На следующий день газеты дали несколько больше подробностей о субботней перестрелке. По словам Уильямса, он застрелил Дэнни Хэнсфорда с целью самозащиты. До этого они с Дэнни посетили открытый кинотеатр и вернулись в Мерсер-хауз далеко за полночь. Оказавшись дома, Хэнсфорд внезапно осатанел, точно так же, как месяц назад. Он испортил видеоигру, сломал кресло и разбил английские напольные часы восемнадцатого века. Потом, точно так же, как в прошлый раз, он схватил немецкий «люгер». Однако, на этот раз он не стал стрелять в потолок или по площади Монтрей, а направил оружие на самого Уильямса, сидевшего за столом, и трижды выстрелил; все три пули прошли мимо. После третьего выстрела пистолет заело. В этот момент Уильямс достал из ящика стола еще один «люгер» и, пока Хэнсфорд пытался взвести курок, выстрелил сам.
Через несколько дней Уильямс дал более подробное интервью в еженедельнике «Джорджия газетт». Тон этого интервью был весьма уверенным, а порой несколько вызывающим.
– Если бы я не застрелил Дэнни, то в вашей газете был бы опубликован мой некролог, – заявил Уильямс.
Далее он поведал, что в открытом кинотеатре демонстрировался фильм ужасов, полный насилия.
– В фильме перерезали глотки, кровь текла рекой, и я предложил Дэнни поехать домой, поиграть в триктрак или шахматы. Он согласился, и мы поехали.

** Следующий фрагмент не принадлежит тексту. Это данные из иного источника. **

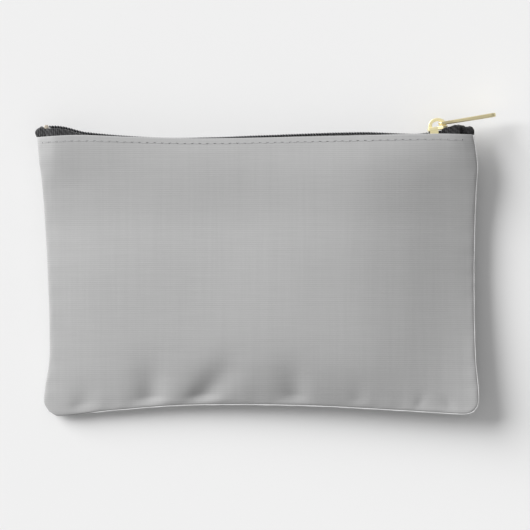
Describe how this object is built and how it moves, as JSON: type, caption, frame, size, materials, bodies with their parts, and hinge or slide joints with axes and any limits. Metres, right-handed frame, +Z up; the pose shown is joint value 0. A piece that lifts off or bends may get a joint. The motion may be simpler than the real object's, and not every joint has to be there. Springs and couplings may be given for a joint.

К тому времени, когда Уильямс и Дэнни приехали в «Мерсер-хауз», Хэнсфорд выкурил девять самокруток марихуаны и выпил полпинты виски. Они с Уильямсом поиграли в видеоигру, потом в триктрак. В этот момент Дэнни вдруг разразился гневной тирадой с обвинениями в адрес своей матери, подруги Бонни и друга Джорджа Хилла. В приступе ярости он ударил кулаком по джойстику и закричал: «Игрушки! Все это проклятые игрушки!» Уильямс встал, чтобы выйти из комнаты, но Дэнни схватил его за горло и швырнул об дверной косяк. «Ты же болен! – закричал он. – Тебе надо уйти куда-нибудь и тихо сдохнуть!» Уильямс освободился от хватки Хэнсфорда и выскользнул в свой кабинет, где сел за стол. Джим слышал, как неистовствовал Дэнни – швырял вещи и разбил часы. В кабинет Дэнни ворвался с «люгером» в руке. «Я уйду завтра, но ты покинешь этот мир сегодня!» С этими словами он прицелился в Уильямса и выстрелил. Одна из пуль просвистела в дюйме от левой руки Джима. Потом пистолет Дэнни заело, и Уильямс, воспользовавшись этим, достал свой пистолет и выстрелил.